# Help please teaching my dog to tug..



## Charlie W (Feb 12, 2013)

I have had my 6 month old GSD bitch Norah for just over 2 months now, she is a sweet natured dog who is pretty laid back for her age. I have been doing obedience with her, which was not my original plan, if it had been I might have gone for a more driven dog, but no matter. She learns quickly, wants to please me, and we are developing a great bond.
I have been using clicker and treat training and would like to get her tugging but I can't seem to get her interested, she sometimes tugs very briefly in the morning, but later in the day she just isn't interested. I put this down to her being tired after a walk and playing with my very high energy 3 year old Dobie, it's also been quite hot here so that might sap her energy a bit.
She just looks at the tug toy and isn't bothered, if I have treats with me, she becomes focused on them and I can't seem to get her to look at the tug toy!
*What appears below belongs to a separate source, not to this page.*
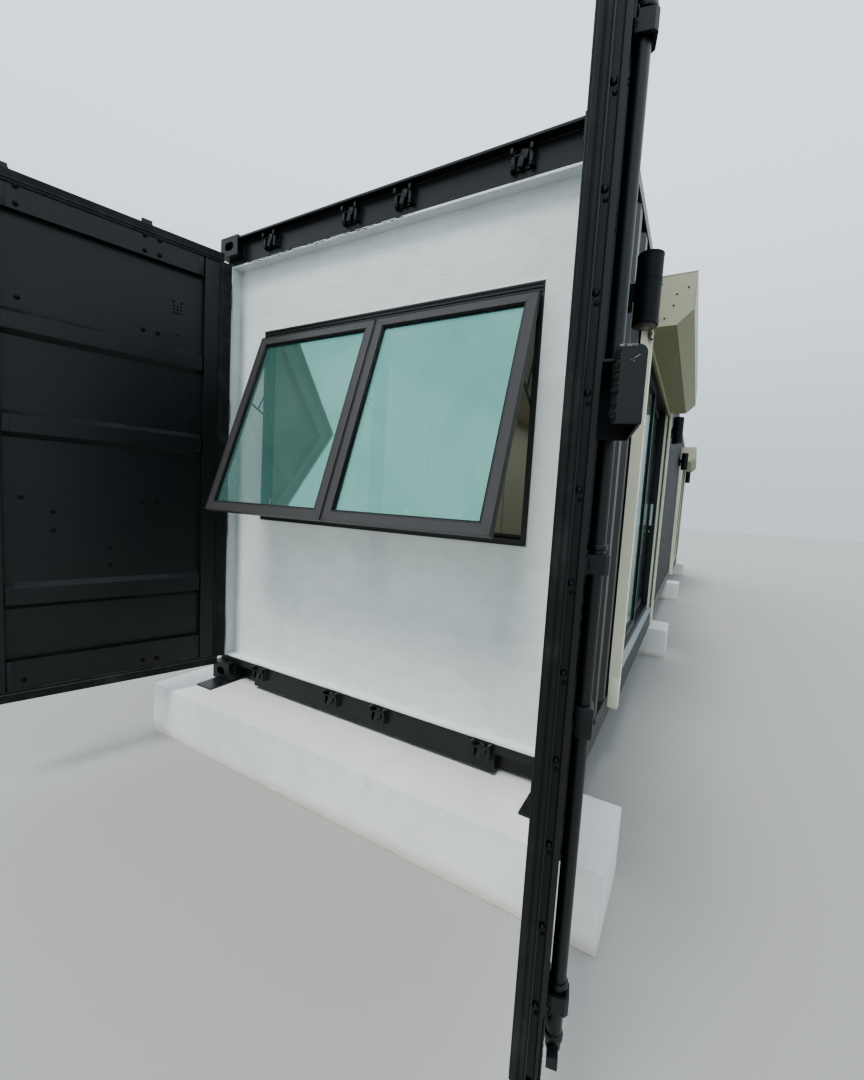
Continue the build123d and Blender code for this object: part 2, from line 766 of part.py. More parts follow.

Years ago I competed in obedience with two Belgian Shepherds and never had to "teach" them to tug..
Has anyone had a similar problem? Any ideas on how to awaken her interest would be really appreciated 
She is fit and healthy and fed on large breed puppy food, so no issues there..


----------



## Occa (Oct 7, 2012)

Check out Michael Ellis, power of playing tug DVD.


----------



## NancyJ (Jun 15, 2003)

Also search this site for "flirt pole" - a great way to get her interested.


----------



## Castlemaid (Jun 29, 2006)

I would also limit how time she spends with your dobe. You want her to look to you for fun and games. Right now, your dobe is more fun than you are, so you'll have to change that. My dog always comes to me for play and interaction, and only if I don't engage him does he turn to my other dog for play.


----------



## Charlie W (Feb 12, 2013)

Thanks, have looked at the video, had a brief go this morning but she wouldn't even take hold of it so husband is making a flirt pole  it's 85+ in the shade right now though, so the dogs are just lying in the shade, will try this evening and see how we go..


----------



## Sunflowers (Feb 17, 2012)

How are you offering it to the dog? Have you dragged it along the ground?


----------



## Charlie W (Feb 12, 2013)

Yes, I've tried dragging along the ground and she'll chase it but only paw at it, not take hold. If I stop or throw it (which the video says not to do) then she stops too!!


----------



## Mooch (May 23, 2012)

She might just not be interested  My female is like that, she will tug a little really gently, then just let go and want me to throw it.
She's a really soft dog, no real prey drive at all she's way more into food


----------



## Charlie W (Feb 12, 2013)

Ok Mooch, I think Norah might be like your girl, I took her into the paddock early this morning before it got too hot. I was in competition with sme very tasty sheep poo, but by acting a complete clown I got her running and chasing me, she even tugged a little bit at one point. I kept the session short and I'll see if I can build on it. Mind you, there are advantages to having a sweet dog that doesn't chase stock, and with food rewards the obedience is coming on well..


----------